Rassegna di giurisprudenza: Sentenza Tribunale di Roma, 19 Maggio 2020, n. 2503
di Bernardina Calafiori* e Simone Brusa*
Massima: per gli assunti dopo il 7 marzo 2015, in caso di licenziamento per giustificato motivo oggettivo dichiarato illegittimo per carenza di prova dei presupposti, il regime sanzionatorio previsto dal d.lgs. 23/2015 prevede la sola tutela indennitaria; nel determinare il quantum dell’indennità il parametro dell’anzianità di servizio del lavoratore conserva un rilievo prioritario, tenendo comunque in considerazione anche gli altri parametri desumibili dal sistema normativo.
Con la sentenza 19 maggio 2020, n. 2503 il Tribunale di Roma ha risolto una controversia in merito all’impugnazione di un licenziamento per giustificato motivo da un contratto a tempo indeterminato c.d. “a tutele crescenti”; infatti il lavoratore in questione era stata assunto in data 3 agosto 2015 e quindi al suo rapporto di lavoro si applicava la disciplina prevista dal d.lgs. 23/2015 (ossia la normativa applicabile a tutti gli assunti a tempo indeterminato post 7 marzo 2015).
La rilevanza della sentenza non riguarda la fattispecie del licenziamento in sé ma le possibili conseguenze derivanti dalla dichiarazione di illegittimità del provvedimento espulsivo. Da un punto di vista fattuale infatti, nel contenzioso in esame, a seguito dell’impugnazione del licenziamento da parte del dipendente, la Società, pur onerata dell’onere della prova circa la sussistenza delle motivazione del provvedimento (e quindi le ragioni della soppressione del posto di lavoro), rimaneva contumace.

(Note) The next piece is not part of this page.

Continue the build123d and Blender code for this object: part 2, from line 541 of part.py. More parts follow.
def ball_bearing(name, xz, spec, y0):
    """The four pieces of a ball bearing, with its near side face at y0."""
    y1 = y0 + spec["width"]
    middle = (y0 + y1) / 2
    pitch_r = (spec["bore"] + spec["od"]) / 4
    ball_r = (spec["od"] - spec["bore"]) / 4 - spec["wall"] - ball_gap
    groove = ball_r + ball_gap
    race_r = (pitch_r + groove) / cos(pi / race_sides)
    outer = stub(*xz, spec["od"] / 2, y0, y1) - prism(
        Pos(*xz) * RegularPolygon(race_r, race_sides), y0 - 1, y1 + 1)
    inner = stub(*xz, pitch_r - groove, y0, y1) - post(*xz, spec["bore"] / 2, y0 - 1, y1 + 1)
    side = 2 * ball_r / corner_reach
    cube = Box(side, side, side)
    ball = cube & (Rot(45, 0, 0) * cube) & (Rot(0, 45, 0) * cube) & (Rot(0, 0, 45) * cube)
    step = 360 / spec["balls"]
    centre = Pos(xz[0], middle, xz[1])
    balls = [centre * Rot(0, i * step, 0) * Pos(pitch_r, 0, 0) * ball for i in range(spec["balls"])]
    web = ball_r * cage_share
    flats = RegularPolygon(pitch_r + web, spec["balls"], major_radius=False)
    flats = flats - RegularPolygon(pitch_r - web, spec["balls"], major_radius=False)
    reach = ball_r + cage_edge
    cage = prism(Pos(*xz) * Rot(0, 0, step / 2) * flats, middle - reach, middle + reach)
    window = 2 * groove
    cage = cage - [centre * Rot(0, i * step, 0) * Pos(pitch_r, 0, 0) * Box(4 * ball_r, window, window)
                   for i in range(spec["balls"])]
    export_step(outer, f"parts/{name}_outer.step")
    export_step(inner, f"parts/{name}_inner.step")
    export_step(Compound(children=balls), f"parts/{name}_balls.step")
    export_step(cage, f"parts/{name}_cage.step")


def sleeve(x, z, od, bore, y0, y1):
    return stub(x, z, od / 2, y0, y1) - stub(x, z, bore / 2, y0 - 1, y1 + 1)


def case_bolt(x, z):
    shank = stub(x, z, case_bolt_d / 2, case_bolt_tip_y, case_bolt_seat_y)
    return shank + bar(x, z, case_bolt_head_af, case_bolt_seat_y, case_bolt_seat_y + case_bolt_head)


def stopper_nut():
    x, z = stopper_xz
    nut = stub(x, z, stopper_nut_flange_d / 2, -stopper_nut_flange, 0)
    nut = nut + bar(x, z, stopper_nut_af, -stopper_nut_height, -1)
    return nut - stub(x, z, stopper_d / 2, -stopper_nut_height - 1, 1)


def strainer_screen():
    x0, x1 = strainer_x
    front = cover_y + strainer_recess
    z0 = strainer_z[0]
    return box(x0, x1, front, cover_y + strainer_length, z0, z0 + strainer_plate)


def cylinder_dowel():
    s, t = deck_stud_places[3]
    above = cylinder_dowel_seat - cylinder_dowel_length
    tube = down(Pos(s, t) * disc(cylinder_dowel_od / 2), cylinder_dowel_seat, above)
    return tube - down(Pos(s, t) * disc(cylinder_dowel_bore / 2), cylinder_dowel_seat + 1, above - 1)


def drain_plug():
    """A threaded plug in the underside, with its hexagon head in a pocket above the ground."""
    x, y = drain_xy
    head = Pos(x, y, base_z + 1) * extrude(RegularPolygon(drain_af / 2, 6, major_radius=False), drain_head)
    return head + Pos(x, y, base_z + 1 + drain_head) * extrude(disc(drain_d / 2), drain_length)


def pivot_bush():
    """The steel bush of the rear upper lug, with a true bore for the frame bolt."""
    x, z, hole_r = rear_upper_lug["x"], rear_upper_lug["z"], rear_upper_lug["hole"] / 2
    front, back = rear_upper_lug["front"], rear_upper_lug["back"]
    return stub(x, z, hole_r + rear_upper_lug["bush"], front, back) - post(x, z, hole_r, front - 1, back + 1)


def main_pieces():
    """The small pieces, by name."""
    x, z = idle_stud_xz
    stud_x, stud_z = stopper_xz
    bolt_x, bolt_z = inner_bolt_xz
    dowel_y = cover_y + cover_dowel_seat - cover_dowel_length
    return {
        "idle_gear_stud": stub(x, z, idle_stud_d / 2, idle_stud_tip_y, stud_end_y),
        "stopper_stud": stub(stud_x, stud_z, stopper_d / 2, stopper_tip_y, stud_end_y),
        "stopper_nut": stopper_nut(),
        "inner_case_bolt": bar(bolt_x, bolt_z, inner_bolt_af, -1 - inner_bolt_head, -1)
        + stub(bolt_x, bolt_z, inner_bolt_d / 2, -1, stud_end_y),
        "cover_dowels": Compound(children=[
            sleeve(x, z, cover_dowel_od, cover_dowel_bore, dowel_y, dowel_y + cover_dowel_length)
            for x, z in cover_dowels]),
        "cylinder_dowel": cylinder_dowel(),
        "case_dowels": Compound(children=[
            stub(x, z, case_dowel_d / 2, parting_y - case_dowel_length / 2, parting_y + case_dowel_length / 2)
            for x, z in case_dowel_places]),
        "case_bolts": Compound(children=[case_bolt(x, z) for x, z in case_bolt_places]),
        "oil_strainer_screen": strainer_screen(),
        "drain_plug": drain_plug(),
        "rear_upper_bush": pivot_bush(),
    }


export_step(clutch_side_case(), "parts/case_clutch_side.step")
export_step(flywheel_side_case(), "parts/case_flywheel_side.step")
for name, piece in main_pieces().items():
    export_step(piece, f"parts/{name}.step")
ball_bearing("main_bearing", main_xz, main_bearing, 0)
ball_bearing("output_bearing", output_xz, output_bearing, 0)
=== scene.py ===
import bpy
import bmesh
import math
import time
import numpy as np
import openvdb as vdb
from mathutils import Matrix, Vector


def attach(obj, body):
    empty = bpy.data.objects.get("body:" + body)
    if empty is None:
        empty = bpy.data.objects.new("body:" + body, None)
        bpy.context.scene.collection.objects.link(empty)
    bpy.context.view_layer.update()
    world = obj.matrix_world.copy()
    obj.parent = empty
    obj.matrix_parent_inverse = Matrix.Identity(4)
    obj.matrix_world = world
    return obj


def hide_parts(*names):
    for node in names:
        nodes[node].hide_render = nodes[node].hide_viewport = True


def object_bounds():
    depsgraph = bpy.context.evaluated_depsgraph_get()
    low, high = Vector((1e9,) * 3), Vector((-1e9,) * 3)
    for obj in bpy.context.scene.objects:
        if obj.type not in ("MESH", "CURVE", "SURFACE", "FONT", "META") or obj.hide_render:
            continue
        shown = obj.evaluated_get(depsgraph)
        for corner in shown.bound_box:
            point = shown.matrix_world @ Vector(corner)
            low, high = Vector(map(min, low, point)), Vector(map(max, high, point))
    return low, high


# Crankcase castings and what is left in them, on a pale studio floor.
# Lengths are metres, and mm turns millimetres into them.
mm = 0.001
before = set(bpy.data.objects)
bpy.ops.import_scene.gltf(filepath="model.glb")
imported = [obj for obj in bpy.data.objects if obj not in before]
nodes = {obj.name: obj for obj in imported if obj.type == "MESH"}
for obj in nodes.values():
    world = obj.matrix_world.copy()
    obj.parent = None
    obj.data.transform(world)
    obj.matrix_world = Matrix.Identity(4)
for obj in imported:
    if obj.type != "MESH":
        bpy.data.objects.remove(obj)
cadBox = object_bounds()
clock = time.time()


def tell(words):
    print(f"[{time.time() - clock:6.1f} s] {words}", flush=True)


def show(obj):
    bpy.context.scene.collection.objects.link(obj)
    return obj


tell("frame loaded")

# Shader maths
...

Il Giudice, quindi, riteneva il licenziamento ingiustificato e passava in rassegna le conseguenze sanzionatorie previste dal d.lgs. 23/2015.
In primo luogo il Giudice escludeva la tutela reintegratoria invocata dal dipendente equiparando “la manifesta insussistenza del giustificato motivo oggettivo alla mancanza degli estremi del giustificato motivo oggettivo” e applicando pertanto l’art. 3, comma 1 del d.lgs. n. 23/2015 con relativa tutela indennitaria. Pertanto, implicitamente, il Giudice riconosceva che la tutela reintegratoria prevista dall’art. 3 comma 2 per i casi di “insussistenza del fatto materiale” non possa trovare applicazione al licenziamento per giustificato motivo oggettivo.
Successivamente il Giudice passava in rassegna le modalità per la quantificazione dell’indennità risarcitoria.
Sotto tale profilo, nel sistema normativo vigente, è infatti nota l’alea di tale valutazione in quanto: i) il c.d. Decreto Dignità ha esteso la “forbice” da un minino di 6 a un massimo di 36 mensilità; ii) la sentenza della Corte Costituzionale n. 194/2018 ha dichiarato costituzionalmente illegittimo l’utilizzo del solo parametro dell’anzianità aziendale per la quantificazione dell’indennità.
Sul punto il Giudice affermava che “il perimetro dell’anzianità di servizio del lavoratore conserva tuttora un rilevo prioritario” e rappresenta “la base di partenza della quantificazione dell’indennità in parola”; la sentenza poi prosegue affermando che l’indennità “potrà essere elevata dal giudice nel caso concreto tenendo conto di tutti gli altri parametri desumibili dal sistema e considerati dalla Corte Costituzionale” (leggasi: numero dei dipendenti occupati, dimensioni dell’attività economica e comportamenti e condizioni delle parti).
Nel caso di specie il Giudice, considerato una base di partenza di 8 mensilità (2 mensilità x 4 anni di servizio) riteneva di aumentare l’indennità di ulteriori quattro mensilità in considerazione della assoluta mancanza di prova fornita dal datore di lavoro e del comportamento del datore di lavoro che “dopo aver più volte trasferito il ricorrente, ha licenziato il G.C. dopo che questi era stato nominato rappresentante sindacale e dopo che questi aveva iniziato a svolgere attività sindacale”.